## REQUEST
Make an exact copy of the listing below.

## STORED DATA
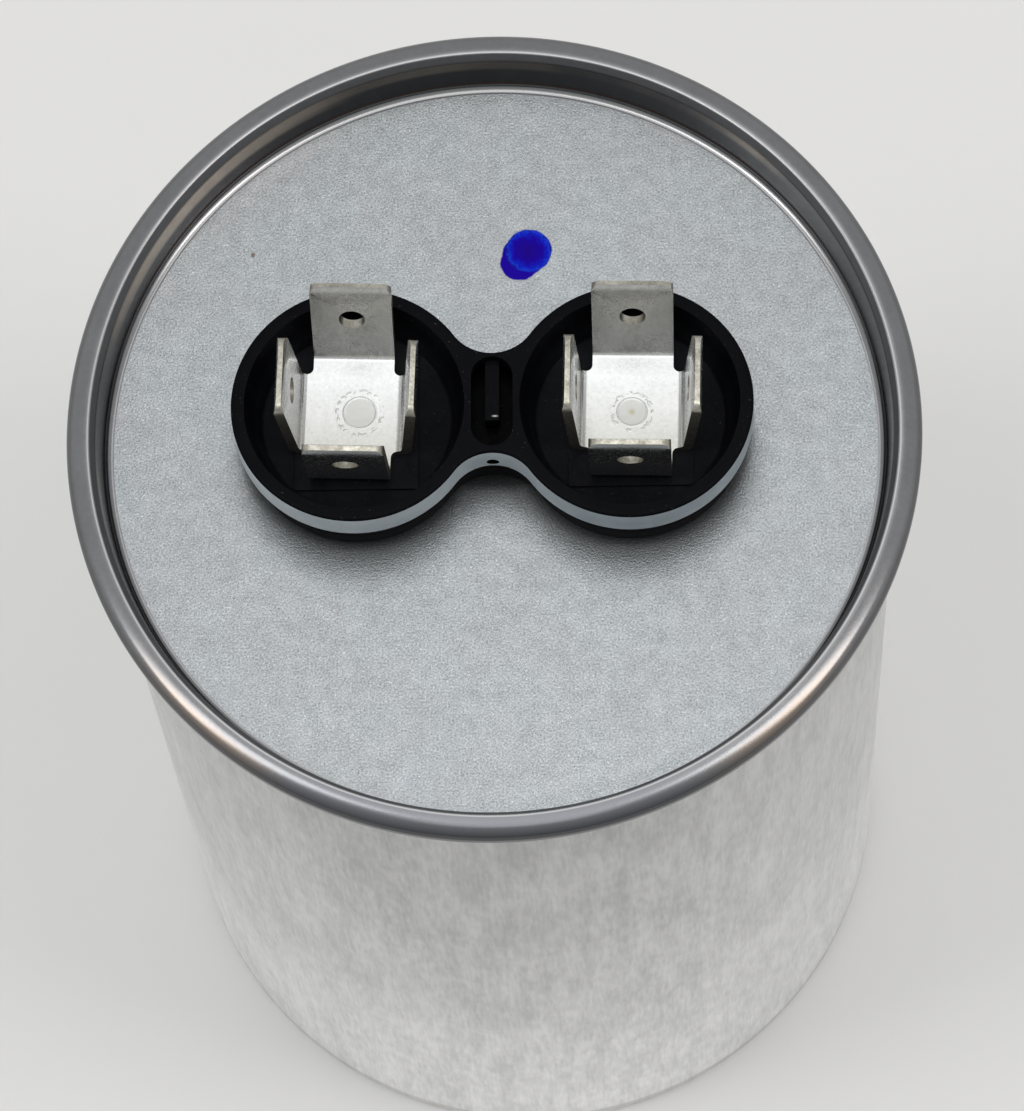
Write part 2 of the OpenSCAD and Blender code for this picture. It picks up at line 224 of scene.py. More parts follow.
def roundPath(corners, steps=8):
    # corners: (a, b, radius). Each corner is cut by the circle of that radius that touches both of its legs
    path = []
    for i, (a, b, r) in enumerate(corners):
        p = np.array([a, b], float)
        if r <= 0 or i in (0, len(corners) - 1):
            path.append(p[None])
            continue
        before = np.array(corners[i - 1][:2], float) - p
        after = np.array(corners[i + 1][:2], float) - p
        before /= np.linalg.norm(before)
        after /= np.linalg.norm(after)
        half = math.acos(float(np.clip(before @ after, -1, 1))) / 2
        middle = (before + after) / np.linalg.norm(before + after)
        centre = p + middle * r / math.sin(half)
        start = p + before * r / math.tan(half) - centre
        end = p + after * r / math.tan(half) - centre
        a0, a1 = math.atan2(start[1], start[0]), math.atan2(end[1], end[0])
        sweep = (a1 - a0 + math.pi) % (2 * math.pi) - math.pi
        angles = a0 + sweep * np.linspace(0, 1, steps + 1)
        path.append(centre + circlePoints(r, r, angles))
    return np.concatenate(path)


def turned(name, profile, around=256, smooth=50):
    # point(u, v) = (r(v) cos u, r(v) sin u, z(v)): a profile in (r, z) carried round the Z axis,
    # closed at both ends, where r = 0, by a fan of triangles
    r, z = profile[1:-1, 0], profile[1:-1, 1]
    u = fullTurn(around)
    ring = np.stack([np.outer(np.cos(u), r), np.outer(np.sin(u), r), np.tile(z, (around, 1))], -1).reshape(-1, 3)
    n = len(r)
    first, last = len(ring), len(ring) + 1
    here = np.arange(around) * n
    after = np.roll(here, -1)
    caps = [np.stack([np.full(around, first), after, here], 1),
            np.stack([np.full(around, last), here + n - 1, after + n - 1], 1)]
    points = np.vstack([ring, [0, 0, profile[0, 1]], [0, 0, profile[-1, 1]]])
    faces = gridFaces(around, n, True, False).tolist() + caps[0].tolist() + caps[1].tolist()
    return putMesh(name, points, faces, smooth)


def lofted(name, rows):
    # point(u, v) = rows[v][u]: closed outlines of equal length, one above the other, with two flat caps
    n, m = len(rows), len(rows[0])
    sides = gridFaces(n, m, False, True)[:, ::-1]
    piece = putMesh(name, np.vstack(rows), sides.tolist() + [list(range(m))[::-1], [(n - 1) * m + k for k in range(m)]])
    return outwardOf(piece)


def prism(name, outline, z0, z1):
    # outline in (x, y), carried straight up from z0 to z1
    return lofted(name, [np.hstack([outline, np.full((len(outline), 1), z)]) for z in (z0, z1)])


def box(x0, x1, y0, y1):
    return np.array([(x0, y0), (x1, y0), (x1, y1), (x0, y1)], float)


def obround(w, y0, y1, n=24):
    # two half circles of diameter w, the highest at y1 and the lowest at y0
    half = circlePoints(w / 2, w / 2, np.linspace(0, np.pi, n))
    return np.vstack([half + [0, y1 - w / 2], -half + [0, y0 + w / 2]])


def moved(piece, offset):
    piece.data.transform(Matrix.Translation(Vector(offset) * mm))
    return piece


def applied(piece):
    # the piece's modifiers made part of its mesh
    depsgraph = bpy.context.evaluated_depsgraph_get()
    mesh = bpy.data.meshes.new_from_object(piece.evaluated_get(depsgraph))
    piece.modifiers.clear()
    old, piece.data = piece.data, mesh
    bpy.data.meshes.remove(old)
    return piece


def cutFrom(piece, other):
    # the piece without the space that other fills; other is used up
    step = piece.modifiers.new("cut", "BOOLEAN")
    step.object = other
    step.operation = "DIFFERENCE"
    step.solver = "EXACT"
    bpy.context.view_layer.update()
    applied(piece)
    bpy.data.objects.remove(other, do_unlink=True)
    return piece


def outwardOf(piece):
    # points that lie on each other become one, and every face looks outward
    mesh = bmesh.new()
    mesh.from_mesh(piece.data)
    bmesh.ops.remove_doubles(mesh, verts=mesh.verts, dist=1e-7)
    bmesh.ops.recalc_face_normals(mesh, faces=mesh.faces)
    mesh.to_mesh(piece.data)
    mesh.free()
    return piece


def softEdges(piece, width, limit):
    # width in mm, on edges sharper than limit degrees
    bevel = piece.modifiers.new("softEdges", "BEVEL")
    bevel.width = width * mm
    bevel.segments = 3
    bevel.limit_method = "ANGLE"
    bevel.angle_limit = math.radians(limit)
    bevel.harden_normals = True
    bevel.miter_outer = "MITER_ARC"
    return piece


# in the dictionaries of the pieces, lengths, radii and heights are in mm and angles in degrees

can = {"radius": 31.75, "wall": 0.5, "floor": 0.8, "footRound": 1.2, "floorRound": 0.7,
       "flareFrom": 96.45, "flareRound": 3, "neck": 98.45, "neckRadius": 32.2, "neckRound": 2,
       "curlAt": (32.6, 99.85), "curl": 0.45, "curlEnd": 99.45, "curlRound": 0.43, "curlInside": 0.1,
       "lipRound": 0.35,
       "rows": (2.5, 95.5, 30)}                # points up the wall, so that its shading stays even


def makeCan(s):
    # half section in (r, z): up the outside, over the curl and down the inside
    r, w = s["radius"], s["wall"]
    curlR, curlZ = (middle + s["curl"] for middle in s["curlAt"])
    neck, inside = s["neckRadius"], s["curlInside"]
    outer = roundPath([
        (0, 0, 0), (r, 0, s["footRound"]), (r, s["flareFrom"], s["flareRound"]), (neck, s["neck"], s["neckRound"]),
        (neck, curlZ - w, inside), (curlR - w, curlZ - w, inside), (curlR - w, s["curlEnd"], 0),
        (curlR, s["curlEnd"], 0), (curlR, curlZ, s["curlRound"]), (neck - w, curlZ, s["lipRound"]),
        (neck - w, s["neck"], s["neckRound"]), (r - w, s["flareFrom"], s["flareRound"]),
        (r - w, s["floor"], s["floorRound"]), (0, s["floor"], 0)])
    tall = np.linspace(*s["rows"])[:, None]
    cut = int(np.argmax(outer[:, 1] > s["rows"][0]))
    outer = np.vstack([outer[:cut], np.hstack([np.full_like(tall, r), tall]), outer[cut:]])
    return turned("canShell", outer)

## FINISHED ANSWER
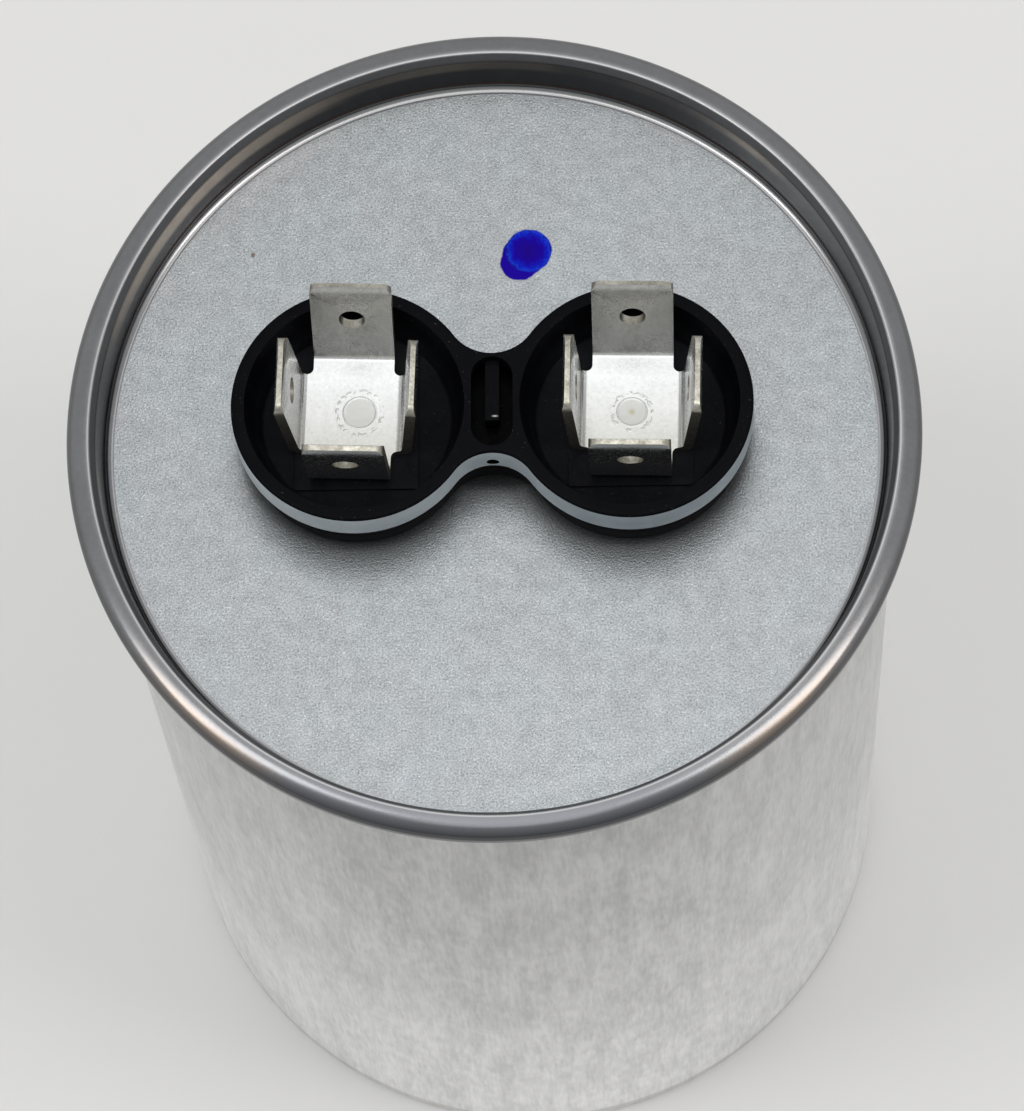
Write part 2 of the OpenSCAD and Blender code for this picture. It picks up at line 224 of scene.py. More parts follow.
def roundPath(corners, steps=8):
    # corners: (a, b, radius). Each corner is cut by the circle of that radius that touches both of its legs
    path = []
    for i, (a, b, r) in enumerate(corners):
        p = np.array([a, b], float)
        if r <= 0 or i in (0, len(corners) - 1):
            path.append(p[None])
            continue
        before = np.array(corners[i - 1][:2], float) - p
        after = np.array(corners[i + 1][:2], float) - p
        before /= np.linalg.norm(before)
        after /= np.linalg.norm(after)
        half = math.acos(float(np.clip(before @ after, -1, 1))) / 2
        middle = (before + after) / np.linalg.norm(before + after)
        centre = p + middle * r / math.sin(half)
        start = p + before * r / math.tan(half) - centre
        end = p + after * r / math.tan(half) - centre
        a0, a1 = math.atan2(start[1], start[0]), math.atan2(end[1], end[0])
        sweep = (a1 - a0 + math.pi) % (2 * math.pi) - math.pi
        angles = a0 + sweep * np.linspace(0, 1, steps + 1)
        path.append(centre + circlePoints(r, r, angles))
    return np.concatenate(path)


def turned(name, profile, around=256, smooth=50):
    # point(u, v) = (r(v) cos u, r(v) sin u, z(v)): a profile in (r, z) carried round the Z axis,
    # closed at both ends, where r = 0, by a fan of triangles
    r, z = profile[1:-1, 0], profile[1:-1, 1]
    u = fullTurn(around)
    ring = np.stack([np.outer(np.cos(u), r), np.outer(np.sin(u), r), np.tile(z, (around, 1))], -1).reshape(-1, 3)
    n = len(r)
    first, last = len(ring), len(ring) + 1
    here = np.arange(around) * n
    after = np.roll(here, -1)
    caps = [np.stack([np.full(around, first), after, here], 1),
            np.stack([np.full(around, last), here + n - 1, after + n - 1], 1)]
    points = np.vstack([ring, [0, 0, profile[0, 1]], [0, 0, profile[-1, 1]]])
    faces = gridFaces(around, n, True, False).tolist() + caps[0].tolist() + caps[1].tolist()
    return putMesh(name, points, faces, smooth)


def lofted(name, rows):
    # point(u, v) = rows[v][u]: closed outlines of equal length, one above the other, with two flat caps
    n, m = len(rows), len(rows[0])
    sides = gridFaces(n, m, False, True)[:, ::-1]
    piece = putMesh(name, np.vstack(rows), sides.tolist() + [list(range(m))[::-1], [(n - 1) * m + k for k in range(m)]])
    return outwardOf(piece)


def prism(name, outline, z0, z1):
    # outline in (x, y), carried straight up from z0 to z1
    return lofted(name, [np.hstack([outline, np.full((len(outline), 1), z)]) for z in (z0, z1)])


def box(x0, x1, y0, y1):
    return np.array([(x0, y0), (x1, y0), (x1, y1), (x0, y1)], float)


def obround(w, y0, y1, n=24):
    # two half circles of diameter w, the highest at y1 and the lowest at y0
    half = circlePoints(w / 2, w / 2, np.linspace(0, np.pi, n))
    return np.vstack([half + [0, y1 - w / 2], -half + [0, y0 + w / 2]])


def moved(piece, offset):
    piece.data.transform(Matrix.Translation(Vector(offset) * mm))
    return piece


def applied(piece):
    # the piece's modifiers made part of its mesh
    depsgraph = bpy.context.evaluated_depsgraph_get()
    mesh = bpy.data.meshes.new_from_object(piece.evaluated_get(depsgraph))
    piece.modifiers.clear()
    old, piece.data = piece.data, mesh
    bpy.data.meshes.remove(old)
    return piece


def cutFrom(piece, other):
    # the piece without the space that other fills; other is used up
    step = piece.modifiers.new("cut", "BOOLEAN")
    step.object = other
    step.operation = "DIFFERENCE"
    step.solver = "EXACT"
    bpy.context.view_layer.update()
    applied(piece)
    bpy.data.objects.remove(other, do_unlink=True)
    return piece


def outwardOf(piece):
    # points that lie on each other become one, and every face looks outward
    mesh = bmesh.new()
    mesh.from_mesh(piece.data)
    bmesh.ops.remove_doubles(mesh, verts=mesh.verts, dist=1e-7)
    bmesh.ops.recalc_face_normals(mesh, faces=mesh.faces)
    mesh.to_mesh(piece.data)
    mesh.free()
    return piece


def softEdges(piece, width, limit):
    # width in mm, on edges sharper than limit degrees
    bevel = piece.modifiers.new("softEdges", "BEVEL")
    bevel.width = width * mm
    bevel.segments = 3
    bevel.limit_method = "ANGLE"
    bevel.angle_limit = math.radians(limit)
    bevel.harden_normals = True
    bevel.miter_outer = "MITER_ARC"
    return piece


# in the dictionaries of the pieces, lengths, radii and heights are in mm and angles in degrees

can = {"radius": 31.75, "wall": 0.5, "floor": 0.8, "footRound": 1.2, "floorRound": 0.7,
       "flareFrom": 96.45, "flareRound": 3, "neck": 98.45, "neckRadius": 32.2, "neckRound": 2,
       "curlAt": (32.6, 99.85), "curl": 0.45, "curlEnd": 99.45, "curlRound": 0.43, "curlInside": 0.1,
       "lipRound": 0.35,
       "rows": (2.5, 95.5, 30)}                # points up the wall, so that its shading stays even


def makeCan(s):
    # half section in (r, z): up the outside, over the curl and down the inside
    r, w = s["radius"], s["wall"]
    curlR, curlZ = (middle + s["curl"] for middle in s["curlAt"])
    neck, inside = s["neckRadius"], s["curlInside"]
    outer = roundPath([
        (0, 0, 0), (r, 0, s["footRound"]), (r, s["flareFrom"], s["flareRound"]), (neck, s["neck"], s["neckRound"]),
        (neck, curlZ - w, inside), (curlR - w, curlZ - w, inside), (curlR - w, s["curlEnd"], 0),
        (curlR, s["curlEnd"], 0), (curlR, curlZ, s["curlRound"]), (neck - w, curlZ, s["lipRound"]),
        (neck - w, s["neck"], s["neckRound"]), (r - w, s["flareFrom"], s["flareRound"]),
        (r - w, s["floor"], s["floorRound"]), (0, s["floor"], 0)])
    tall = np.linspace(*s["rows"])[:, None]
    cut = int(np.argmax(outer[:, 1] > s["rows"][0]))
    outer = np.vstack([outer[:cut], np.hstack([np.full_like(tall, r), tall]), outer[cut:]])
    return turned("canShell", outer)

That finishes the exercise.